The praise for 'the greatest leader of the . . . people' grew evermore extreme. 'In our general secretary we have no detached and distant leader,' gushed a senior apparatchik. 'Leader yes, but also bone of the bone and flesh of the flesh of the toilers. That is the most important part of his genius.'

This distasteful celebration was not held in Moscow or East Berlin. It took place in the Lime Grove Baths, Shepherd's Bush, west London, and the genius was Harry Pollitt, founding member of the Communist Party of Great Britain and its head from 1929 to 1956.

With the collapse of Communism and the consequent opening of party files here and in Moscow, it has finally proved possible to produce a serious biography of the man who had come to personify Communism in this country. The sad thing about Pollitt's synthetic birthday celebration was that it was unnecessary as well as demeaning. As Morgan points out, Pollitt - decent, unassuming, kindly, pragmatic and very, very British, at least in his earlier years - was the nearest thing to a Communist working-class hero produced by this country. Had he not chosen to devote his life to the interests of the Soviet Union, he would almost certainly have been a union leader or Labour minister of the calibre of, say, Ernie Bevin.

Pollitt's tale is then a tragedy. An associate of Lenin and Stalin, he was one of the founding fathers of the Communist International. He worshipped a false god; came briefly, in middle life, to recognise his error - but lacked the ultimate courage to accept that his God had failed. Instead he recanted and devoted his final decades to an increasingly grotesque and extreme defence of the worst excesses of Stalinism and post-Stalinism, culminating in the 1956 Russian invasion of Hungary.

Pollitt's moment of truth came in 1939 with the Nazi-Soviet pact and the attack on Poland. Chamberlain declared war on Germany. Morgan stresses that Pollitt's raison d'etre had been the fight against fascism. Not surprisingly, he supported the war. But a courier from Stalin instructed the British party to oppose the struggle.
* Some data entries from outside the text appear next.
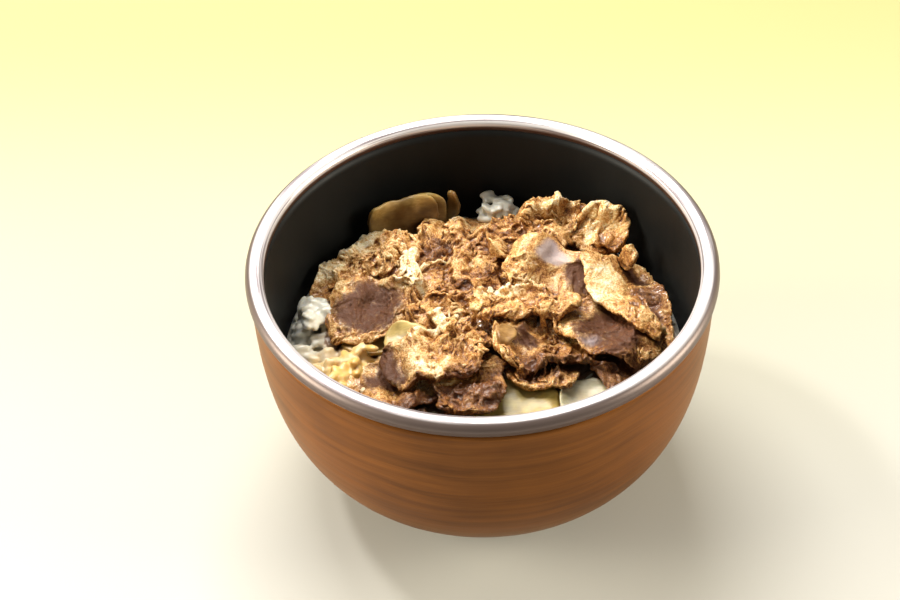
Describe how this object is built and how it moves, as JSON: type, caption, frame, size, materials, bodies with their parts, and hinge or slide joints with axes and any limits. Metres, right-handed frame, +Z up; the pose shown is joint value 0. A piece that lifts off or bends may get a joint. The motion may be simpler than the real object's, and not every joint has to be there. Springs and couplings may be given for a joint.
{
  "type": "bowl of gyudon",
  "caption": "Deep round lacquered bowl with a silver rim, filled with rice under thin simmered beef slices and onion.",
  "frame": {"origin": "middle of the underside of the bowl's foot ring", "axes": "+Z up along the bowl's axis, -Y towards the viewer of the picture"},
  "size_m": [0.15, 0.15, 0.086],
  "materials": {
    "lacquer": "brown lacquer outside with faint streaks, satin black inside",
    "silver": "satin silver band",
    "rice": "moist cooked rice grains",
    "beef": "simmered thin beef, glossy with sauce",
    "onion": "translucent simmered onion"
  },
  "bodies": {
    "root": {"beef_back_crumple": "beef", "beef_back_flap": "beef", "beef_back_fold": "beef", "beef_back_left": "beef", "beef_back_lump": "beef", "beef_back_middle": "beef", "beef_fat_band": "beef", "beef_front_edge": "beef", "beef_front_hanging": "beef", "beef_front_left": "beef", "beef_front_low": "beef", "beef_front_lumps": "beef", "beef_front_right": "beef", "beef_front_under": "beef", "beef_grey_lean": "beef", "beef_left_lean": "beef", "beef_left_tip": "beef", "beef_middle": "beef", "beef_middle_back": "beef", "beef_middle_ridge": "beef", "beef_right_edge": "beef", "beef_right_lean": "beef", "beef_right_tab": "beef", "beef_strip_front": "beef", "beef_strip_left": "beef", "bowl_body": "lacquer", "onion_back_petal": "onion", "onion_back_slice": "onion", "onion_back_tip": "onion", "onion_curl": "onion", "onion_front_far": "onion", "onion_front_white": "onion", "onion_front_yellow": "onion", "onion_left_green": "onion", "onion_left_yellow": "onion", "rice": "rice", "rim_band": "silver"}
  },
  "joints": []
}
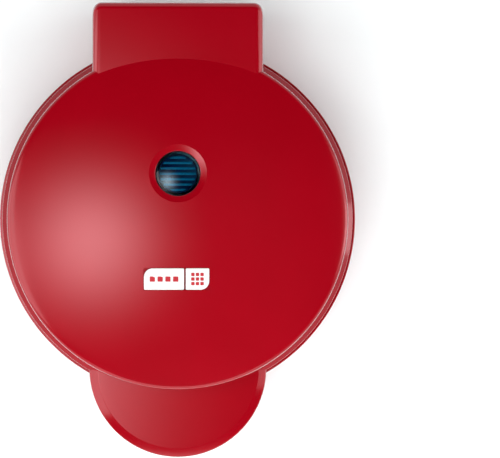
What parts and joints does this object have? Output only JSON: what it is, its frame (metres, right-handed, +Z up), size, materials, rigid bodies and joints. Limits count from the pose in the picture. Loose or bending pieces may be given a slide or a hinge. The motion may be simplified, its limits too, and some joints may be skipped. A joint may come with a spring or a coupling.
{
  "type": "waffle maker",
  "caption": "Round electric waffle maker with a hinged domed lid, front handle, indicator light and heart-shaped baking plates.",
  "frame": {"origin": "on the surface that the feet stand on, under the middle of the bounding box", "axes": "+Z up, +Y towards the hinge housing at the rear, -Y towards the handle, +X to the right seen from the front"},
  "size_m": [0.231, 0.292, 0.0957],
  "materials": {
    "casing": "gloss",
    "trim_ring": "gloss",
    "rubber": "matte",
    "black_plastic": "satin",
    "nonstick": "satin non-stick coating on cast aluminium",
    "heater_steel": "heat-tinted",
    "screw_steel": "plain",
    "sheet_steel": "plain",
    "lens": "gloss, translucent",
    "lamp_glass": "clear",
    "badge_white": "satin",
    "insulator": "matte"
  },
  "bodies": {
    "base": {"base_shell": "casing", "bottom_cover": "black_plastic", "foot_1": "rubber", "foot_2": "rubber", "foot_3": "rubber", "foot_4": "rubber", "base_liner": "trim_ring", "lower_plate": "nonstick", "lower_heating_element": "heater_steel", "lower_element_clamp": "sheet_steel", "lower_clamp_screw": "screw_steel", "lower_reflector": "sheet_steel", "thermal_fuse": "sheet_steel", "terminal_block": "insulator", "base_lead": "insulator", "cord_gland": "rubber", "hinge_bush_left": "insulator", "hinge_bush_right": "insulator", "cover_screw_1": "screw_steel", "cover_screw_2": "screw_steel", "cover_screw_3": "screw_steel", "cover_screw_4": "screw_steel", "base_liner_screw_1": "screw_steel", "base_liner_screw_2": "screw_steel", "base_liner_screw_3": "screw_steel", "base_liner_screw_4": "screw_steel", "lower_plate_screw_1": "screw_steel", "lower_plate_screw_2": "screw_steel", "lower_plate_screw_3": "screw_steel"},
    "lid": {"lid_shell": "casing", "lid_liner": "trim_ring", "upper_plate": "nonstick", "upper_heating_element": "heater_steel", "upper_element_clamp": "sheet_steel", "upper_clamp_screw": "screw_steel", "upper_reflector": "sheet_steel", "thermostat": "black_plastic", "lamp_holder": "insulator", "indicator_lamp": "lamp_glass", "light_lens": "lens", "lens_retainer": "black_plastic", "badge_panel": "badge_white", "badge_tile": "badge_white", "lid_lead": "insulator", "hinge_pin_left": "screw_steel", "hinge_pin_right": "screw_steel", "lid_liner_screw_1": "screw_steel", "lid_liner_screw_2": "screw_steel", "lid_liner_screw_3": "screw_steel", "lid_liner_screw_4": "screw_steel", "upper_plate_screw_1": "screw_steel", "upper_plate_screw_2": "screw_steel", "upper_plate_screw_3": "screw_steel"}
  },
  "joints": [
    {"name": "lid_hinge", "type": "hinge", "parent": "base", "child": "lid", "pos_m": [0, 0.1303, 0.0463], "axis": [-1, 0, 0], "range_deg": [0, 100]}
  ]
}
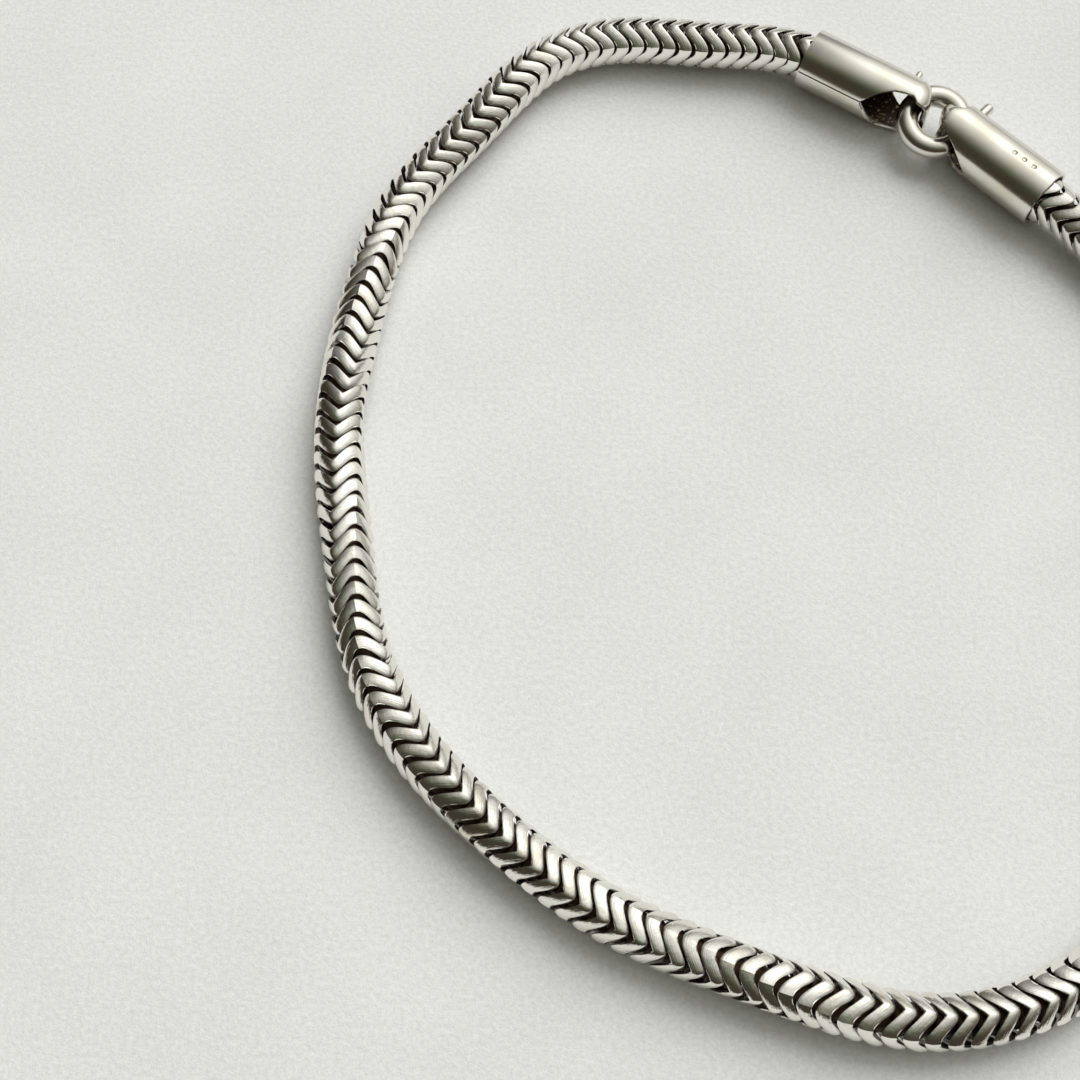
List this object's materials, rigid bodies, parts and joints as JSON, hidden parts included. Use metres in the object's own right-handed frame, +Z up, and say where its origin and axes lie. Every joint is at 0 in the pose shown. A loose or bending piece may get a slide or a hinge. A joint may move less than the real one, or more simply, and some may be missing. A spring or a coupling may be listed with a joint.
{
  "type": "silver snake-chain bracelet",
  "caption": "Round snake chain bracelet in silver: a loop of wave-edged links between two notched end tubes hooked into a closed wire ring.",
  "frame": {"origin": "on the surface it lies on, in the middle of the loop's outline", "axes": "+Z up from the surface, +Y along the loop's longer side with the clasp in the quarter of +X and +Y"},
  "size_m": [0.0562, 0.065, 0.0038],
  "materials": {
    "chain_silver": "polished silver with dark tarnish between the links",
    "cap_silver": "polished silver with fine wear",
    "ring_silver": "polished silver"
  },
  "bodies": {
    "root": {"snake_chain": "chain_silver", "end_cap_left": "cap_silver", "end_cap_right": "cap_silver", "link_ring": "ring_silver"}
  },
  "joints": []
}
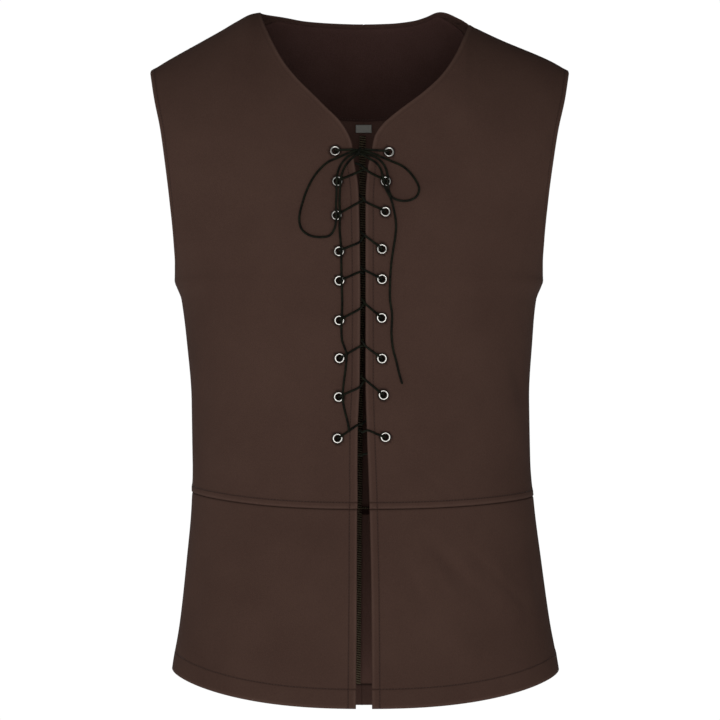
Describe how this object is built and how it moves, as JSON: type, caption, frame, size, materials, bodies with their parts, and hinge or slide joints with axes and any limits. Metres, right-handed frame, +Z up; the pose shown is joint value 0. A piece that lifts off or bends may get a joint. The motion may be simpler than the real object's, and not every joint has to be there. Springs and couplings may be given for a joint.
{
  "type": "lace-up vest",
  "caption": "Sleeveless V-neck costume vest with a waist seam and a laced front tied in a bow, filled out as worn.",
  "frame": {"origin": "midway between the middles of the two shoulder seams, where the wearer's shoulders hold it up", "axes": "+Z up, the front faces -Y, the wearer's left is +X"},
  "size_m": [0.4404, 0.2491, 0.749],
  "materials": {
    "suede": "dark brown faux suede, short soft nap",
    "facing": "dark brown faux suede, right side inwards",
    "label": "light grey woven ribbon, blank",
    "nickel": "bright nickel plate on pressed brass",
    "lace": "waxed black cotton cord"
  },
  "bodies": {
    "root": {"front_right": "suede", "front_left": "suede", "back_right": "suede", "back_left": "suede", "waist_front_right": "suede", "waist_front_left": "suede", "waist_back_right": "suede", "waist_back_left": "suede", "back_neck_facing": "facing", "size_label": "label", "eyelet_right_1": "nickel", "eyelet_right_2": "nickel", "eyelet_right_3": "nickel", "eyelet_right_4": "nickel", "eyelet_right_5": "nickel", "eyelet_right_6": "nickel", "eyelet_right_7": "nickel", "eyelet_right_8": "nickel", "eyelet_right_9": "nickel", "eyelet_left_1": "nickel", "eyelet_left_2": "nickel", "eyelet_left_3": "nickel", "eyelet_left_4": "nickel", "eyelet_left_5": "nickel", "eyelet_left_6": "nickel", "eyelet_left_7": "nickel", "eyelet_left_8": "nickel", "eyelet_left_9": "nickel", "lace_right": "lace", "lace_left": "lace", "bow_knot": "lace", "bow_loop_right": "lace", "bow_tail_right": "lace", "bow_loop_left": "lace", "bow_tail_left": "lace"}
  },
  "joints": []
}
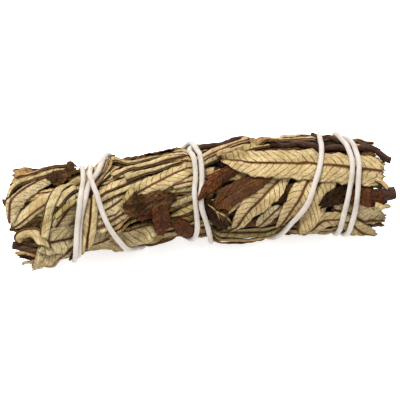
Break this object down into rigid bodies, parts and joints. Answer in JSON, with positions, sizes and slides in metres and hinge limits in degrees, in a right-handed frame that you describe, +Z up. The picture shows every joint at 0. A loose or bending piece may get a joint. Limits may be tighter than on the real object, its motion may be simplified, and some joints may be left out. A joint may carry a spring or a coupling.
{
  "type": "herb smudge bundle",
  "caption": "Dried yerba santa leaves and woody stems rolled lengthwise into a stick and bound with wound cotton string, for burning as incense.",
  "frame": {"origin": "middle of the bundle's footprint, on the plane it rests on", "axes": "+X along the bundle towards the end where the stems show, +Z up"},
  "size_m": [0.1024, 0.034, 0.0274],
  "materials": {
    "leaf_underside": "dry felted leaf underside, cream to olive with brown veins, matt",
    "leaf_folded": "dry rolled or folded leaf, olive to straw, matt",
    "leaf_topside": "dry resinous leaf upper side, dark brown with a fine net, slightly glossy",
    "stem_bark": "rough dark brown bark with a paler cut end",
    "string_cotton": "soft undyed twisted cotton, matt"
  },
  "bodies": {
    "root": {"core_stem_1": "stem_bark", "core_stem_2": "stem_bark", "core_stem_3": "stem_bark", "core_stem_4": "stem_bark", "core_stem_5": "stem_bark", "core_stem_centre": "stem_bark", "cotton_string": "string_cotton", "dark_leaf_back": "leaf_topside", "dark_leaf_centre": "leaf_topside", "dark_leaf_netted": "leaf_topside", "dark_leaf_red": "leaf_topside", "dark_leaf_right": "leaf_topside", "leaf_back_high_left": "leaf_underside", "leaf_back_high_right": "leaf_underside", "leaf_back_low_left": "leaf_underside", "leaf_back_low_middle": "leaf_underside", "leaf_back_low_right": "leaf_underside", "leaf_broad": "leaf_underside", "leaf_centre": "leaf_underside", "leaf_end_lower": "leaf_underside", "leaf_end_upper": "leaf_underside", "leaf_flank_back_left": "leaf_underside", "leaf_flank_back_right": "leaf_underside", "leaf_flank_front_left": "leaf_underside", "leaf_flank_front_right": "leaf_underside", "leaf_left_curled": "leaf_underside", "leaf_left_ground": "leaf_underside", "leaf_left_low": "leaf_underside", "leaf_left_narrow": "leaf_underside", "leaf_left_ribbed": "leaf_underside", "leaf_long_low": "leaf_underside", "leaf_middle_lower": "leaf_underside", "leaf_middle_netted": "leaf_underside", "leaf_middle_upper": "leaf_underside", "leaf_right_first": "leaf_underside", "leaf_right_second": "leaf_underside", "leaf_right_third": "leaf_underside", "leaf_top_middle": "leaf_underside", "leaf_underside_left": "leaf_underside", "leaf_underside_middle": "leaf_underside", "leaf_underside_right": "leaf_underside", "leaf_upright": "leaf_underside", "rolled_leaf_1": "leaf_folded", "rolled_leaf_2": "leaf_folded", "rolled_leaf_3": "leaf_folded", "rolled_leaf_4": "leaf_folded", "rolled_leaf_5": "leaf_folded", "rolled_leaf_6": "leaf_folded", "rolled_leaf_7": "leaf_folded", "stem_end": "stem_bark", "stem_stub_left": "stem_bark", "stem_top": "stem_bark", "strip_crest": "leaf_folded", "strip_left_bent": "leaf_folded", "strip_left_rim": "leaf_folded", "strip_middle_lower": "leaf_folded", "strip_middle_upper": "leaf_folded", "strip_top_lower": "leaf_folded", "strip_top_upper": "leaf_folded", "twig_top": "stem_bark"}
  },
  "joints": []
}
Pollitt resisted briefly, and was purged.

The party went on to conduct what Pollitt described privately as 'a pure Goebbels type of fascist progaganda' to undermine the British war effort. (Ironically, Sir Oswald Mosley and the British Union of Fascists endorsed the war.) Pollitt threatened to return to manual labour rather than accept 'an office boy's job and being dictated to by someone half as competent'. Instead he accepted a series of pathetic hack jobs in provincial party offices and composed self-flagellating confessions of error for the Daily Worker. When Hitler invaded the Soviet Union, Pollitt was restored to the general secretaryship.

After the war Pollitt was instrumental in the adoption of The British Road To Socialism. The document pledged the party's independence from Moscow, and committed it to working for the democratic and constitutional (as opposed to the revolutionary) overthrow of capitalism. The document also promised internal party democracy. The trouble was that the new line was adopted on Stalin's personal instruction, given to Pollitt in a series of secret meeetings in the Kremlin and imposed on the British party without discussion. Little wonder that the non-Communist left looked with suspicion on the imposition of democracy by diktat, Soviet style.

Shortly before he retired, Pollitt returned from a visit to the dismal People's Democracies. 'Men like ourselves are performing greater miracles in the realms of Socialist and Communist construction, than it was thought that even Gods could ever do,' he announced. Eventually he told British party members, horrified by Khrushchev's denunciation of Stalin's atrocities: 'If you've got a headache, you should take an aspirin.' Pollitt died in 1960, with a portrait of Stalin defiantly on display in the living-room of his suburban semi.

How lucky we are that - as Morgan concludes - the founding fathers of Communism are now 'almost as remote from us as the Anabaptists or the Southcottians'.